Spring began today. So it's a great time to start my "new" life. Sunday I took my last birth control pill. Now I'm cramping and in a pissy mood, but hey, that's part of being a woman. But I guess this is it. The beginning processes of baby making has begun. My husband is very excited. I am too. I'm just scared as well.
Today I went to substitute teaching orientation. I really didn't want to go, but now I am really excited about it. Because I have a MA I am qualified to teach provisionally, not only substitute. I think I will greatly enjoy subbing/teaching for the next year or so, until other things change (see above paragraph). I'm still going to look for a job at a community college, but subbing actually pays more (isn't that sad). I'm getting bored at home and extra money will be nice too.

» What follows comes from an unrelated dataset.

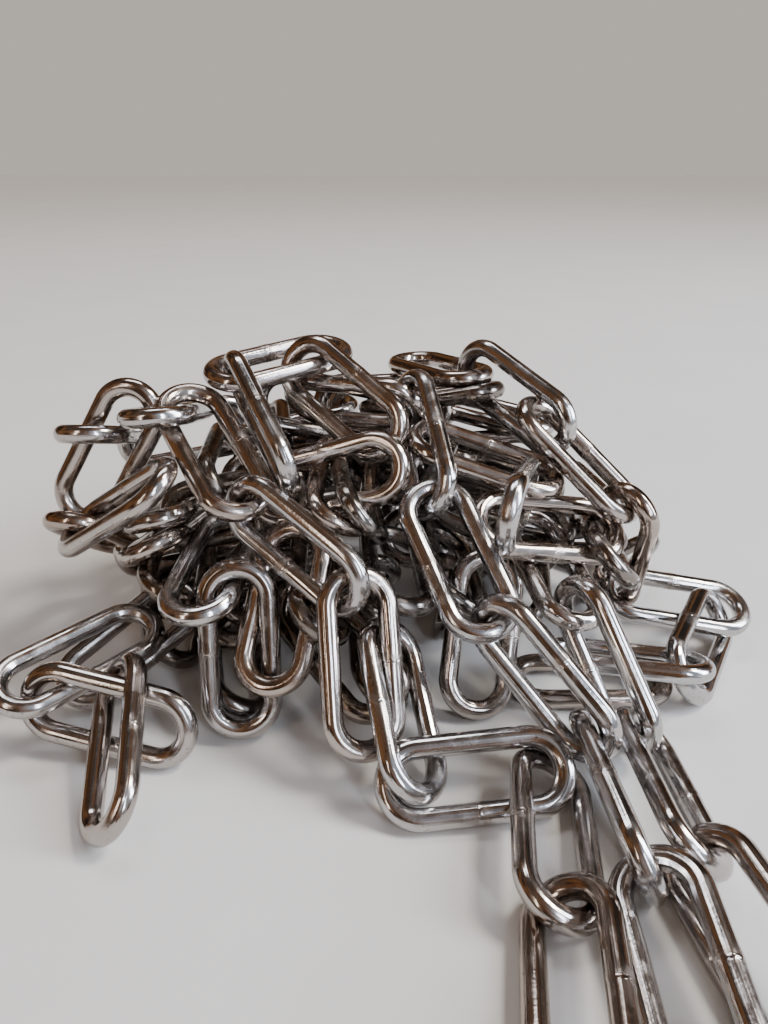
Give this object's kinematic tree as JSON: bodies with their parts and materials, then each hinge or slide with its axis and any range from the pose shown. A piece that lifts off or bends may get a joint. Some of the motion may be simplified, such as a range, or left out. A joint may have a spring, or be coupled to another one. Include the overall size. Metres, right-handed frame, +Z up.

I'm also excited because in the past couple of months I've re-established contact with four people I haven't heard from/seen for at least a year, some much longer. I love old friends. I would love some new friends too. I have a feeling we'll probably be living in Virginia Beach for at least another 6 years. If we do move, we would probably remain on the east coast to be close to Wes's kids. But, since Wes's x is from Italy, she has tentatively agreed to let the kids live with us, once they are teenagers, if Wes is stationed in Italy. But, until then, I think we're going to stay here. So I need to make some friends. It's time to start my life here. It's spring time. It's time to embrace my new life, to stop resenting the past and to create my future.